EXERCISE PROMPT: Copy these lines exactly and nothing else: from the line holding "color(black) at_left_pull() pull_link();" to the line holding "for body, members", both lines included.

══ ROWS

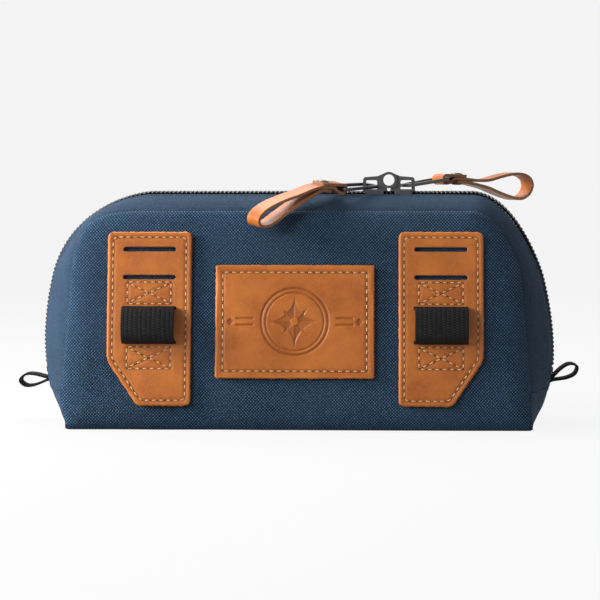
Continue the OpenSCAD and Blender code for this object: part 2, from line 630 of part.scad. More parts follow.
// The strap's line: its short end, the turn round the bar, and the loop that comes back below.
function strap_line(loop) = concat([[strap_end, top_ply], [rivet_s, top_ply], [2, top_ply]],
    [for (a = [90:30:270]) wrap_r * [cos(a), sin(a)]],
    [[1.9, -wrap_r + 0.3], [3.7, -0.75], [5.4, mid_ply]],
    smooth(concat([[rivet_s + 4.4, mid_ply]], loop, [[rivet_s + 3.7, low_ply]])),
    [[rivet_s + 3.2, low_ply], [6.4, low_ply]]);
left_loop = [[19, -1.2], [25, -3.6], [32, -5.9], [39.5, -8.9], [45, -12.3], [47.6, -16], [46, -19],
    [40.8, -18.6], [33.2, -13.6], [26.5, -9.2], [20.5, -5.4]];
right_loop = [[19, 0], [26, 0.4], [34, 2.6], [41, 4], [47, 3.8], [51, 1.7], [52.2, -1.8], [50.2, -6],
    [45.5, -8.4], [39, -7.6], [31, -5.3], [24, -3.1]];

module leather_pull(loop, bend) translate([link_l, 0, 0]) rotate([0, -bend, 0]) difference() {
    translate([0, strap_w / 2, 0]) rotate([90, 0, 0]) linear_extrude(strap_w)
        polygon(ribbon(strap_line(loop), strap_t));
    translate([rivet_s, 0, low_ply - strap_t]) cylinder(r = rivet_r + 0.1, h = 3 * ply + strap_t);
}
module rivet(bend) translate([link_l, 0, 0]) rotate([0, -bend, 0]) translate([rivet_s, 0, 0]) {
    head = top_ply + strap_t / 2 + 0.05;
    tail = low_ply - strap_t / 2 - 0.05;
    translate([0, 0, head]) cylinder(r = rivet_cap_r, h = 0.7);
    translate([0, 0, tail - 0.6]) cylinder(r = rivet_cap_r - 0.3, h = 0.6);
    translate([0, 0, tail - 0.3]) cylinder(r = rivet_r, h = head - tail + 0.6);
}

// ---- the pieces ----

base_panel();
base_board();
base_lining();
color(navy) at_rear() panel();  // back_panel
color(white_foam) at_rear() foam();  // back_foam
color(grey) at_rear() lining();  // back_lining
color(navy) at_rear() gusset();  // rear_gusset
color(grey) at_rear() gusset_lining();  // rear_gusset_lining
color(black) at_rear() seam_binding();  // rear_seam_binding
color(black) at_rear() tape();  // zip_tape_rear
color(black) at_rear() coil();  // zip_coil_rear
color(navy) mirror([1, 0, 0]) side_panel(true);  // side_panel_left
color(navy) side_panel(false);  // side_panel_right
color(grey) mirror([1, 0, 0]) side_lining(true);  // side_lining_left
color(grey) side_lining(false);  // side_lining_right
inner_pocket();
pocket_elastic();
zip_end_stops();
color(black) mirror([1, 0, 0]) side_tab(-4, true);  // side_tab_left
color(black) side_tab(27, false);  // side_tab_right
color(navy) panel();  // front_panel
color(white_foam) foam();  // front_foam
color(grey) lining();  // front_lining
color(navy) gusset();  // front_gusset
color(grey) gusset_lining();  // front_gusset_lining
color(black) seam_binding();  // front_seam_binding
color(black) tape();  // zip_tape_front
color(black) coil();  // zip_coil_front
color(tan_leather) mirror([1, 0, 0]) lash_patch();  // lash_patch_left
color(tan_leather) lash_patch();  // lash_patch_right
color(black) mirror([1, 0, 0]) webbing_loop();  // webbing_loop_left
color(black) webbing_loop();  // webbing_loop_right
badge();
color(gold_thread) mirror([1, 0, 0]) patch_thread();  // patch_thread_left
color(gold_thread) patch_thread();  // patch_thread_right
badge_thread();
color(black) at_left_slider() slider();  // slider_left
color(black) at_right_slider() slider();  // slider_right
color(black) at_left_pull() pull_link();  // pull_link_left
color(black) at_right_pull() pull_link();  // pull_link_right
color(tan_leather) at_left_pull() leather_pull(left_loop, left_bend);  // leather_pull_left
color(tan_leather) at_right_pull() leather_pull(right_loop, right_bend);  // leather_pull_right
color(black) at_left_pull() rivet(left_bend);  // rivet_left
color(black) at_right_pull() rivet(right_bend);  // rivet_right
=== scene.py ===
"""Soft pieces and finishes of a padded zip organizer pouch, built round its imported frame."""

from __future__ import annotations

import json
import logging
import math
import random
from collections.abc import Callable, Sequence
from dataclasses import dataclass, field
from enum import Enum

import bmesh
import bpy
import numpy as np
from mathutils import Matrix, Vector

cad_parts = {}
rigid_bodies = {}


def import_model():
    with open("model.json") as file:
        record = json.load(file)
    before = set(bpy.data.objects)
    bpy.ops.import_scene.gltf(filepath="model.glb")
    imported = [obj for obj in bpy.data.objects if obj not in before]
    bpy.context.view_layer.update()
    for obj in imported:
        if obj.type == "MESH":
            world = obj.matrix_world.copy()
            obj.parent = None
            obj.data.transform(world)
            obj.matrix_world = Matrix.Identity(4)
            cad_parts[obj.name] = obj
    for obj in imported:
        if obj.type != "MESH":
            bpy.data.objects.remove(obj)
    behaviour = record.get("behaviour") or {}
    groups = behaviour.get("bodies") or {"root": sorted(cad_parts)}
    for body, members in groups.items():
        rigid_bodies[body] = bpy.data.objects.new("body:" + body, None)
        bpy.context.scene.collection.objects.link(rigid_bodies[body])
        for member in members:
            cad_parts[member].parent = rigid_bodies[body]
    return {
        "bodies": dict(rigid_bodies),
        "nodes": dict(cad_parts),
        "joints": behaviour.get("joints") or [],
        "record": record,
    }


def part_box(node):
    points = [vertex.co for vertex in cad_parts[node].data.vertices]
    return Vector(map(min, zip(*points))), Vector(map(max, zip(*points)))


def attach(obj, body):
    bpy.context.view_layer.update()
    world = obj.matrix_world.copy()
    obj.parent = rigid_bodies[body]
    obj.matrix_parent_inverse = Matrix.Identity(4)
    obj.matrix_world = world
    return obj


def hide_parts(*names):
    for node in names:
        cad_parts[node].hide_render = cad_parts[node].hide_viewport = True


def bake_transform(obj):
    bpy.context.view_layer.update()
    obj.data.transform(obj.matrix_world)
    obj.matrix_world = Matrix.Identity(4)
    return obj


LOG = logging.getLogger("pouch")
MM = 0.001
Array = np.ndarray
Colour = tuple[float, float, float]
Place = Callable[[Array, Array], Array]


class Side(Enum):
    """Which side of the pouch a piece is on, as the sign of its X."""

    LEFT = -1
    RIGHT = 1

    @property
    def word(self) -> str:
        """The side's name, as the frame's nodes spell it."""
        return self.name.lower()


class Half(Enum):
    """Which half of the pouch a piece is on, as the sign of its Y."""

    FRONT = -1
    REAR = 1

    @property
    def word(self) -> str:
        """The half's name, as most of the frame's nodes spell it."""
        return self.name.lower()

    @property
    def wall_word(self) -> str:
        """The half's name, as the frame's flat walls spell it."""
        return "front" if self is Half.FRONT else "back"


# ---------------------------------------------------------------- finishes


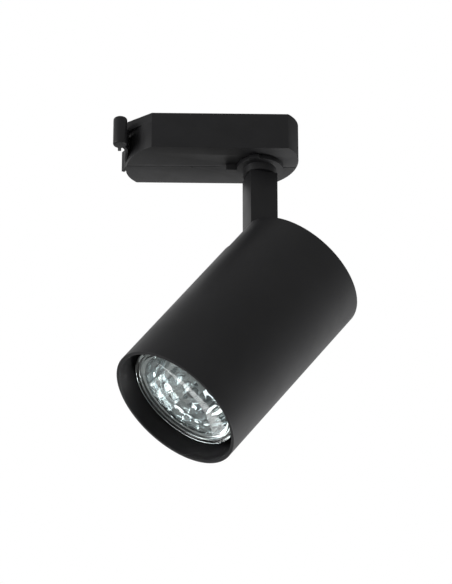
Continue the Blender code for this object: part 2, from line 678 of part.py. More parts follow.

════

EXPECTED ANSWER:
color(black) at_left_pull() pull_link();  // pull_link_left
color(black) at_right_pull() pull_link();  // pull_link_right
color(tan_leather) at_left_pull() leather_pull(left_loop, left_bend);  // leather_pull_left
color(tan_leather) at_right_pull() leather_pull(right_loop, right_bend);  // leather_pull_right
color(black) at_left_pull() rivet(left_bend);  // rivet_left
color(black) at_right_pull() rivet(right_bend);  // rivet_right
=== scene.py ===
"""Soft pieces and finishes of a padded zip organizer pouch, built round its imported frame."""

from __future__ import annotations

import json
import logging
import math
import random
from collections.abc import Callable, Sequence
from dataclasses import dataclass, field
from enum import Enum

import bmesh
import bpy
import numpy as np
from mathutils import Matrix, Vector

cad_parts = {}
rigid_bodies = {}


def import_model():
    with open("model.json") as file:
        record = json.load(file)
    before = set(bpy.data.objects)
    bpy.ops.import_scene.gltf(filepath="model.glb")
    imported = [obj for obj in bpy.data.objects if obj not in before]
    bpy.context.view_layer.update()
    for obj in imported:
        if obj.type == "MESH":
            world = obj.matrix_world.copy()
            obj.parent = None
            obj.data.transform(world)
            obj.matrix_world = Matrix.Identity(4)
            cad_parts[obj.name] = obj
    for obj in imported:
        if obj.type != "MESH":
            bpy.data.objects.remove(obj)
    behaviour = record.get("behaviour") or {}
    groups = behaviour.get("bodies") or {"root": sorted(cad_parts)}
    for body, members in groups.items():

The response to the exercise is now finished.